To explore Localism through a Marxist Lens, it can be seen as somewhat analogous to the Class Struggle. Where the Class Struggle arises out of a conflict between workers and the ruling class, Localism arises out of a conflict between localities and the ruling nation (or corporations). Class Conciseness is an awareness of one's place in a system of social class. Local Conciseness can be seen as an awareness of one's place within their locality, and e.g. how they have common interests with other members of their locality. Local conciseness is raised through agitation, and I have to admit, is usually expressed as what we know as NIMBYISM. Some examples of expressions of local conciseness could be concern for any of the following:.

Local Consciousness is not an established term, but I hope it makes sense. It is a distinct from the property owning democracy, originally conceived by Tory MP Noel Skelton in a 1923 issue of the Spectator, and later popularised by Margaret Thatcher. Local consciousness shouldn't be borne from "having a stake" in the local area, on account of owning property and wanting its price to rise. Rather, It comes from the permanence and security of home ownership, and the mental-bandwidth, reflections, observations, community etc. that that allows for.

Having experienced local consciousness for the first time in my life, I'm now concerned about its absence in the younger generations. Clearly, those who have moved to an urban population centre for higher wages daren't cultivate a sense of connection with an area given the instability of renting. The housing crisis is understandably the main driver of the dearth of local consciousness when most renters are a matter of months away from being kicked out by their landlord by way of a rent-increase. As affordability gets worse and the proportion of renters increases, there will be fewer and fewer people who see themselves as part of the area they live in. With the average age of first-time home-ownership rising too, it means that feelings of connection to a local area are being deferred to a later-and-later point in one's life. Conversely, the housing crisis can force younger people to keep living with their parents, possibly engendering a feeling of resentment for one's local area as a result of feeling trapped in it.

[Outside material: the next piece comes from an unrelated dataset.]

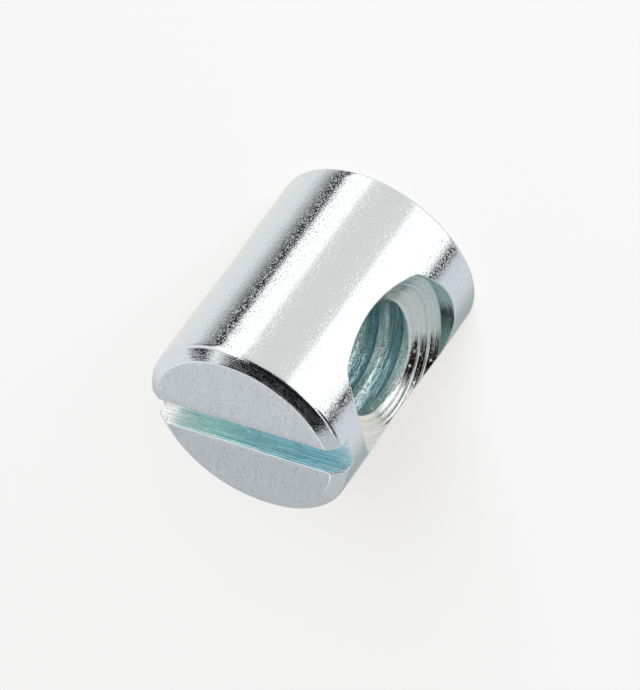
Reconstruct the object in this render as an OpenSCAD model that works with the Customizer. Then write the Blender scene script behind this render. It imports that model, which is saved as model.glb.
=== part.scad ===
// Cross dowel (barrel nut): a turned steel barrel with a threaded hole across it
// and a driver slot in one end. It goes into a round hole in a panel's face, and
// a furniture bolt from the panel's edge screws into it.
// The barrel stands on its plain end, with its axis along +Z and the slotted end
// up. The cross hole and the driver slot both run along X.

/* [Barrel] */
// Outside diameter of the barrel
barrel_d = 10; // [8:0.1:16]
// Length of the barrel, from the plain end to the slotted end
barrel_l = 12; // [11:0.1:30]

/* [Barrel ends] */
// Width of the chamfer round the slotted end, across the face
chamfer_w = 0.6; // [0.3:0.05:1.2]
// Height of that chamfer, down the side
chamfer_h = 0.4; // [0.2:0.05:1.2]
// Radius of the rolled corner between the chamfer and the side
shoulder_r = 0.3; // [0.05:0.05:0.5]
// Radius of the broken edge round the plain end
edge_r = 0.15; // [0.05:0.05:0.5]

/* [Driver slot] */
// Width of the saw cut
slot_w = 1.5; // [0.8:0.1:2.5]
// Depth of the saw cut below the slotted end
slot_depth = 0.9; // [0.5:0.1:2]
// How far the middle of the saw cut lies off the barrel's axis, along +Y
slot_shift = -0.15; // [-0.5:0.05:0.5]

/* [Cross hole] */
// Minor diameter of the hole's thread, 1/4-20 UNC
thread_minor_d = 5.2; // [3:0.05:7]
// How far the hole's axis lies from the barrel's middle, towards the slotted end
hole_shift = -0.1; // [-1:0.05:1]

/* [Countersinks] */
// Diameter of the drill that opens both mouths of the hole
sink_d = 8.2; // [7.2:0.1:10]
// Included angle of that drill's point
sink_angle = 118; // [60:1:150]
// Depth of the straight part of each mouth, below the crown of the side
sink_depth = 0.8; // [0.2:0.05:1.5]

/* [Hidden] */
$fn = 128;
PAST = 1; // how far each cutter runs past the surface that it opens

barrel_r = barrel_d / 2;
hole_z = barrel_l / 2 + hole_shift;
sink_floor = barrel_r - sink_depth; // where the straight mouth ends, from the barrel's axis
cone_h = (sink_d - thread_minor_d) / 2 / tan(sink_angle / 2);

// The shoulder's arc touches the side and the chamfer at this distance from their corner
chamfer_turn = atan2(chamfer_w, chamfer_h);
shoulder_run = shoulder_r * tan(chamfer_turn / 2);
corner_z = barrel_l - chamfer_h;

// Half of the barrel's section: X is the radius and Y is the height
module barrel_section() {
    difference() {
        polygon([
            [0, 0],
            [barrel_r, 0],
            [barrel_r, corner_z],
            [barrel_r - chamfer_w, barrel_l],
            [0, barrel_l]
        ]);
        plain_end_corner();
        shoulder_corner();
    }
}

// What a quarter-round takes off the corner of the plain end
module plain_end_corner() {
    difference() {
        translate([barrel_r - edge_r, -PAST]) square([edge_r + PAST, edge_r + PAST]);
        translate([barrel_r - edge_r, edge_r]) circle(r = edge_r);
    }
}

// What the rolled shoulder takes off the corner between the chamfer and the side
module shoulder_corner() {
    on_side = [barrel_r, corner_z - shoulder_run];
    on_chamfer = [
        barrel_r - shoulder_run * sin(chamfer_turn),
        corner_z + shoulder_run * cos(chamfer_turn)
    ];
    difference() {
        polygon([on_side, [barrel_r + PAST, corner_z], [barrel_r, barrel_l], on_chamfer]);
        translate(on_side - [shoulder_r, 0]) circle(r = shoulder_r);
    }
}

// The saw cut runs right across the end
module driver_slot() {
    translate([-barrel_r - PAST, slot_shift - slot_w / 2, barrel_l - slot_depth])
        cube([barrel_d + 2 * PAST, slot_w, slot_depth + PAST]);
}

// The thread's minor bore goes right through, and its helix starts inside the mouths
module cross_hole() {
    translate([0, 0, hole_z])
        rotate([0, 90, 0])
            cylinder(d = thread_minor_d, h = barrel_d + 2 * PAST, center = true);
}

// A drill opens one mouth: its body leaves a straight wall and its point a cone
module countersink() {
    translate([0, 0, hole_z])
        rotate([0, 90, 0])
            rotate_extrude()
                polygon([
                    [0, sink_floor - cone_h],
                    [thread_minor_d / 2, sink_floor - cone_h],
                    [sink_d / 2, sink_floor],
                    [sink_d / 2, barrel_r + PAST],
                    [0, barrel_r + PAST]
                ]);
}

module barrel() {
    color([0.78, 0.82, 0.84])
        difference() {
            rotate_extrude() barrel_section();
            driver_slot();
            cross_hole();
            countersink();
            mirror([1, 0, 0]) countersink();
        }
}

barrel();
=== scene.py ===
# %% [markdown]
# # A cross dowel of zinc-plated steel
#
# A cross dowel, or barrel nut, is a short steel barrel with a threaded hole across it.
# It sits in a hole in a panel, and a bolt from the panel's edge screws into it.
# This lesson dresses the measured solid: one closed surface of the same size takes its place,
# with the thread, the broken edges and the tool marks that the plain solid leaves out.
# Loading the frame first gives the box that the surface has to stay in.

import math

import bpy
import numpy as np
from mathutils import Matrix


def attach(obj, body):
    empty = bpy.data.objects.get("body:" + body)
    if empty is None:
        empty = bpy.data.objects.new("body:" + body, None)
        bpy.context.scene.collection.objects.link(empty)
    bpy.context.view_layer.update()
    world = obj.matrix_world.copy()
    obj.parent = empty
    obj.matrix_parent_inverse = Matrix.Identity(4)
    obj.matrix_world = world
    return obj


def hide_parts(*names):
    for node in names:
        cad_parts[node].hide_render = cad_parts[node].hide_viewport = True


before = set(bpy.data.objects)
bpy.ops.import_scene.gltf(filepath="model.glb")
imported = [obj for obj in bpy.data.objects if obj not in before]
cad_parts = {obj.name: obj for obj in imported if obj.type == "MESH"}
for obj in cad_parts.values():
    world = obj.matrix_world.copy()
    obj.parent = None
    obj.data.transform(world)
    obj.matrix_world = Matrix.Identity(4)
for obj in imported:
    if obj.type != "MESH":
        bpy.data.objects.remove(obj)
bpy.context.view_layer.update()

# %% [markdown]
# The real barrel is turned from 10 mm bar, chamfered, sawn across for a screwdriver,
# drilled through with a countersink at both mouths, and tapped 1/4-20.
# Every size is written once, in millimetres, and everything after it is worked out from these.
# The object is small, so millimetres are easier to read than metres. Blender works in metres,
# so a length is multiplied by one millimetre in metres wherever it is handed over.

# %% Sizes in millimetres
one_mm = 0.001
mm_per_metre = 1000.0
barrel_radius = 5.0
barrel_length = 12.0
chamfer_width = 0.6
chamfer_height = 0.4
shoulder_radius = 0.3
plain_edge_radius = 0.15
slot_high_y = 0.6
slot_low_y = -0.9
slot_floor_z = 11.1
hole_z = 5.9
minor_radius = 2.6
groove_depth = 0.56
thread_pitch = 1.27
crest_width = 0.35
crest_x_at_start = 2.05
crest_start_angle = math.radians(-100.0)
sink_radius = 4.1
sink_half_angle = math.radians(59.0)
sink_seat_x = 4.2
edge_break = 0.045
print("barrel", 2 * barrel_radius, "by", barrel_length, "mm, bore", 2 * minor_radius, "mm")

# %% [markdown]
# The surface is made of patches. Each patch is a grid of points worked out from two numbers,
# and neighbouring patches compute their shared edge from the same formula,
# so their points fall on each other and can be merged into one closed skin.
# A second grid of two numbers, in millimetres, goes with each patch: the first runs the way
# the cutting tool ran, and the second runs across it. The finishes use it for their tool marks.

# %% Collect patches
SIDE, CHAMFER, FACE, SLOT, MOUTH, THREAD = range(6)
patches = []


def stack(*parts):
    """Puts arrays of x, y and z, or of the two map numbers, together as one array of points."""
    return np.stack(np.broadcast_arrays(*parts), axis=-1)


def add_patch(points, cut_map, zone, flip=False):
    """Keeps a grid of points, its cut map and its zone; flip reverses the rows to turn faces over."""
    zone = np.broadcast_to(zone, (points.shape[0] - 1, points.shape[1] - 1))
    step = -1 if flip else 1
    patches.append((points[::step], cut_map[::step], zone[::step]))


def add_both_halves(points, cut_map, zone, flip=False):
    """Keeps a grid and its mirror image in x; the image turns inside out, so it is flipped back."""
    add_patch(points, cut_map, zone, flip)
    mirror = np.array([-1.0, 1.0, 1.0])
    half_way_round = np.array([math.pi * barrel_radius, 0.0])
    mirrored_map = half_way_round + cut_map * np.array([-1.0, 1.0])
    add_patch(points * mirror, mirrored_map, zone, not flip)


def between(start, end, shares):
    """Rows on the straight line from start to end: start times (1 - t) plus end times t."""
    t = np.asarray(shares, float)
    t = t.reshape(t.shape + (1,) * np.ndim(start))
    return start * (1.0 - t) + end * t


def round_over(start, corner, end, steps=4):
    """Rows of the quadratic curve that leaves start towards corner and reaches end from it."""
    t = np.linspace(0.0, 1.0, steps + 1)
    t = t.reshape(t.shape + (1,) * np.ndim(start))
    return start * (1 - t) ** 2 + corner * 2 * t * (1 - t) + end * t**2


# %% [markdown]
# The columns of the side run round the hole. Unrolled, each half of the barrel's side is a
# rectangle with the hole's rim inside it, and a column is a straight line from the rim to the
# rectangle's border. The top border has points exactly at the slot's two edges.
# This is surer than cutting a hole into a cylinder, and the rows follow the rim.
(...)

Expanding on the work aspect for a moment: In the industrial age when work was demarcated along cultural, idealogical, and geographical lines (i.e the dockworker, the miner, the factory worker), a shared sense of identity with colleagues was an inevitable byproduct of the job. This fostered local consciousness and class consciousness at the same time. The same cannot be said for today's world of work, which skews to the metropolitan information-economy. The housing crisis means workers often live and work in completely different areas, with commutes growing ever-longer as house prices rise. This makes the workplace as unlikely place for local consciousness to grow, as employees in a modern day office will all likely live many miles apart. Working from home is a double edged sword as it can free employees from the obligations of living close to the office, but local consciousness is most likely to be zero sum. For the affinity gained in one area is that which is lost from another - for me for example, moving to rurality has pushed my dislike of central London to new heights. It feels almost inevitable that urban city centres will continue to decline as those who care for it are pushed out by monopoly rents and gentrification.

More and more young people are going to University now too. Of course the first taste of unadulterated freedom is not a time I would expect 18 year-olds to reflect on their place within their university town/city but it's true that the typical Student Mindset completely obliterates any sense of reverence for the city one is studying in. The shitty halls of residence, the focus on clubbing, the HMOs etc. This lack of local consciousness students process undoubtedly contributes to the friction between the student and indigenous population. Possibly, Universities should teach students on how to see themselves as part of the fabric of the city a bit more, despite the poor accommodation and explicitly temporary stage of life students are in. Maybe they already do this in Oxford or Cambridge, or the history and aura of those academic institutions adequately enables the social reproduction of local consciousness.

The decline of religion to in the UK has most likely led to a decrease in local consciousness. Christianity very clearly signals the important of the local area and its people. A Sunday Service would bring local residents together, to pray and reflect as a distinct townspeople. Like the workplace, the shared identity was clear. Values of humility, empathy, compassion etc. surely played a role in the cohesion occupants in the church's catchment and fed into local conciseness.

The results of less and less local consciousness in any given area should be clear to everyone. The death of community, litter being dropped, distrust of strangers, a switch-off from politics, demise of third-spaces, tragedy of the commons, vandalism, death of the high street etc. Basically: contemporary society, and all its ills. Without local conciseness, Capitalism prevails and you get something like a retail park: a lifeless, concrete, car-dependent, commercial hell scape. In keeping with historical materialism, the intersections of capitalism and our housing crisis loom large in any commentary about the state of the nation. However, I hope the idea of local consciousness is a useful one, and helps make us aware that being a part of where we live is incredibly important.